A study by the Productivity Commission in 2009 into child care and paid parental leave issues—actually I think it was the study that helped lead to this scheme—said:
Most of the more recent evidence tends to support the view that the use of nonparental care/child care (usually necessitated by maternal employment) when initiated within the first year of a child's life can contribute to behavioural problems and, in some contexts, delayed cognitive development.
The Productivity Commission quoted a range of different scientific studies there to back that evidence up. It is important that we try to support parents to be able to look after their children. I think that's the primary purpose of getting behind these schemes.
I find sometimes the debate seems to be more about encouraging more female participation in the workforce. I think that that is important, but sometimes the claims for the need for that are overblown in the Australian context. We have average female labour force participation rates across developed countries in the OECD. Countries that have higher females labour force participation rates almost solely are countries with much lower fertility rates than us. Of course countries that have higher fertility rates are going to have lower female workforce participation because parents are going to choose, because of the evidence I just read out, to spend time with their children.
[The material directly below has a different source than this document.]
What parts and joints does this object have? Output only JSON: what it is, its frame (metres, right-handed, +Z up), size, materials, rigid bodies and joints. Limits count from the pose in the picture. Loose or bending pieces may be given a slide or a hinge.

There are a couple of exceptions. Canada and New Zealand have higher female workforce participation rates, although Canada has a lower fertility rate—not as low as some of the European countries but lower than us. The one thing that is never actually mentioned that I think is really important is that the way we count female workforce participation is very different to almost every other country in the world, including Canada and New Zealand, who are often held up as comparators to our workforce participation rates. When a mother is on paid or non-paid parental leave in Australia they are not counted as being in our workforce. In Canada and New Zealand, as is the case in most other countries in the world, if a mother is on paid or non-paid parental leave they are counted as being in the workforce. That gap, difference and statistical quirk accounts for apparently, according to a different Productivity Commission study, about a two to three percentage point difference. About half of the gap between Australia and Canada and New Zealand is accounted for in that.
When you drill down further and look at female workforce participation rates in child-rearing age groups—from memory, usually from about 18 to 45—it is about the same between Australia and New Zealand. We depart when it's above 45. No-one can really explain that. But, possibly, if we increased paid parental leave schemes, that gap would close because we've already got the same gap for the years mothers have children.
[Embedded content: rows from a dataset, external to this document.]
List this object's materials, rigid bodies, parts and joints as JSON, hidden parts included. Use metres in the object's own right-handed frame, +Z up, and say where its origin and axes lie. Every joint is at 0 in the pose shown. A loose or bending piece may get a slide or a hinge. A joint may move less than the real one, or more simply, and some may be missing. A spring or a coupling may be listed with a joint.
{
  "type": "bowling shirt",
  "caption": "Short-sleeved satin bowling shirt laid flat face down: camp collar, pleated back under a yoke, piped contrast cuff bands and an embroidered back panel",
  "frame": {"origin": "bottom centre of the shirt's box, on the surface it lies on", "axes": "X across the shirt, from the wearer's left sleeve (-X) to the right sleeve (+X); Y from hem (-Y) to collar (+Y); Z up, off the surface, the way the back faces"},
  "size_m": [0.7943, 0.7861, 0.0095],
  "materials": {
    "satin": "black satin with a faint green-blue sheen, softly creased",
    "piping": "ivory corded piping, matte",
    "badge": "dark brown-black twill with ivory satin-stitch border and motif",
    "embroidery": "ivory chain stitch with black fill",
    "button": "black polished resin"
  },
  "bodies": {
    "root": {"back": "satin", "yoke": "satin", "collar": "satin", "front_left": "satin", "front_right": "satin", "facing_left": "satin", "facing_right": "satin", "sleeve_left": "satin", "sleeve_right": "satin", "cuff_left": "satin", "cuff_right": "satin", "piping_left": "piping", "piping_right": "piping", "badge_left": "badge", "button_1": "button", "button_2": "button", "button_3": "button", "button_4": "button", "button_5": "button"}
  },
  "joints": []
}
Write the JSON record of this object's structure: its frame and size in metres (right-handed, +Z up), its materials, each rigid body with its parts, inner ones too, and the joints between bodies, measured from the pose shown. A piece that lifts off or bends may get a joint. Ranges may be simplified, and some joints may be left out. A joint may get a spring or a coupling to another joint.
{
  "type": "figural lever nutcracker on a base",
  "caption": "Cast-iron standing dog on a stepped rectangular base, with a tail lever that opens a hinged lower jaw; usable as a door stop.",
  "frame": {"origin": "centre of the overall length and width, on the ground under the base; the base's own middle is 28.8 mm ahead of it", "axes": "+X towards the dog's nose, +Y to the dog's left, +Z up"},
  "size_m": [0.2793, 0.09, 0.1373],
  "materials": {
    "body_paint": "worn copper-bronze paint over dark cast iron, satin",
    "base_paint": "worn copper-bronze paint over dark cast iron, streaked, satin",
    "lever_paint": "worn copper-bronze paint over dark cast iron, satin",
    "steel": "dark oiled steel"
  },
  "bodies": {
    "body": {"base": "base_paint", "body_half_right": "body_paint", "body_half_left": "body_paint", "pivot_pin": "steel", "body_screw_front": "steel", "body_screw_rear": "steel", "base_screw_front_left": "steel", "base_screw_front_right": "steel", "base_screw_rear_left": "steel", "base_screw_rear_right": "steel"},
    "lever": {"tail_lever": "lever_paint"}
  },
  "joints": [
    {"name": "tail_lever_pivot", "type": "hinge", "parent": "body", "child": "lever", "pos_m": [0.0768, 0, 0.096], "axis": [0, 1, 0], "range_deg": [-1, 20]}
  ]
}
I think Senator O'Neill made some useful contributions, albeit partisanly applied. It would be good to support families to take more time off to look after children, particularly at very young ages—particularly below the age of one, as was stated in those studies I mentioned. The question here though is: who should fund that? Who can we call on to pay for that benefit? Yes, there is a role for government, as we're doing through these schemes, but I also think it would be better if we could help support families themselves to help fund those choices in life, because they're in the best place to make these choices. All families are different. Some families have great grandparent support and don't necessarily need to take time off work. Others have other support mechanisms. Others don't. All families are different. It would be a good thing if we could provide more choice and flexibility at the family level. Unfortunately, in our country with the way our tax system works we don't provide particularly easy choices for families that would like to take more time off to look after a child. Our tax system is based on the individuals, not families, who put in a tax return individually and are taxed individually. About half of other OECD countries actually have a family based taxation system. They have certain arrangements that allow for the spreading of income between parents or between partners to allow for the fact that, really, most families do their budgets and spend their money on a collective basis. A lot of our welfare schemes are based on that. The family income is the test for the HomeBuilder scheme that's coming in. Family income is the test for family tax benefit, at least for family tax benefit A, but for the tax system it's on an individual basis.
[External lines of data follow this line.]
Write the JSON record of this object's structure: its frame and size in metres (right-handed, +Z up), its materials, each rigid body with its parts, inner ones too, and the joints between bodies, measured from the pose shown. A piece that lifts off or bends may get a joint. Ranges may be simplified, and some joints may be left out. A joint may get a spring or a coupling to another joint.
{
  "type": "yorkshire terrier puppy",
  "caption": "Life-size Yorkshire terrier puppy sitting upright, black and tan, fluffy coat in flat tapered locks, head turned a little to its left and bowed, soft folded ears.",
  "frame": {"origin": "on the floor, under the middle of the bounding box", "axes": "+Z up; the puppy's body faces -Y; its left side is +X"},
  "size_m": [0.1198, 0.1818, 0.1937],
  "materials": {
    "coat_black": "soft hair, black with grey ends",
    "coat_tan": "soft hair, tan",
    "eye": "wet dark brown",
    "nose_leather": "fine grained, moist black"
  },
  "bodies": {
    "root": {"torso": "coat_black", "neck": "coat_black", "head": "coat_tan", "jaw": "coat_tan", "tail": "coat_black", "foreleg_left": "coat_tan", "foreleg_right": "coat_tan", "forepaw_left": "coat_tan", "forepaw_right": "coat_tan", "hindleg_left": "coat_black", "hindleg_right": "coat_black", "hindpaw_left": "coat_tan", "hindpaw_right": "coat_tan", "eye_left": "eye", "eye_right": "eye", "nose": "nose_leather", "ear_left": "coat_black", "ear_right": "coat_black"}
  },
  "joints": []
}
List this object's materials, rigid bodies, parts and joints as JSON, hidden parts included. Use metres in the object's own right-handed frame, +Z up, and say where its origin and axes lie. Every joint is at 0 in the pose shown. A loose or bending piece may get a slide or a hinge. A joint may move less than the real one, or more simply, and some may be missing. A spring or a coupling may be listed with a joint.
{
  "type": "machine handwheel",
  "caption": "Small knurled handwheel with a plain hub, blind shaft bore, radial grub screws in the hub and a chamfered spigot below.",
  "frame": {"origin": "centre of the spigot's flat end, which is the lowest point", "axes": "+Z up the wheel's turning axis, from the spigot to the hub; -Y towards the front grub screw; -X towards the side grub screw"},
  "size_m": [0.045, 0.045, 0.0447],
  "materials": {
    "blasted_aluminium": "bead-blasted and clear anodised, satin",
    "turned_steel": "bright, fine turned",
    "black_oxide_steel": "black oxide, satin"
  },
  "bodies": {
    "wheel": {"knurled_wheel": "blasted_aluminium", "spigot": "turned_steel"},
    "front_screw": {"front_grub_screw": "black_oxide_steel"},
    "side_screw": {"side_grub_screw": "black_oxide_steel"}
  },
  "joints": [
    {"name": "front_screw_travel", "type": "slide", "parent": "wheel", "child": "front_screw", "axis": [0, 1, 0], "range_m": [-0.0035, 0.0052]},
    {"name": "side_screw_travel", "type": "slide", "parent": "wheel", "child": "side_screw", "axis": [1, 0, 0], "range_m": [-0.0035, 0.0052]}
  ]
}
An OECD study from 2012 showed that Australian single-income families pay more tax and have a greater gap between the tax that they pay and that a double-income family pays, which is the fifth highest gap in the OECD. Only four other countries have a higher gap between the effects of our tax system on single-income and double-income families than in Australia.
I just updated some calculations. I did quite a lot of work on this in the past, and I just had a look. I got out the ATO tax calculator before and had a look at what the current situation is. For a single-income family, if you're a family with a couple of kids and only one of the parents is working—let's say they earn $100,000 just for round numbers—according to the ATO that family would be liable for $24,497 of tax in a year. Their take-home pay would be about 75 grand. For a family with a couple of kids and both parents working—let's just say they earn $50,000 each—which is $100,000 in total, which is the same family income as the other family, they would individually pay $7,797 worth of tax. In total as a family that's $15,594 for a take-home pay of about $85,000. That's an $8,900 difference between those two families. They're on the same family incomes. They're on 100 grand a year, which is not much more than the average full-time wage currently, so it's about that for an average family in this country and it's a $9,000 difference in tax. That's a lot of money and it doesn't particularly support families making choices to look after their own children and potentially have just one breadwinner, at least for a period of time while they have young children in the household. If they make that choice, if they decide, 'Yes, one of us should stay home and look after the child,' they are at a $9,000 disadvantage a year. When you've got a young child and you've got the costs of having a new family, that is a big, big hit. That is a massive hit, and it's going to influence and change decisions.
While I support Senator O'Neill's sentiment that we should help support more families in these times of their lives, I think it would be better if we tried to move to a family paid parental leave scheme rather than a government paid parental leave scheme, because that would help support a family choice and that would help support potentially better outcomes for children's development, based on the best interest of that family and the choices of those mothers and fathers, not the government and not some bureaucrats. It would give families the flexibility to make those decisions. We could and should have a better tax system based on family needs, not just on individual needs.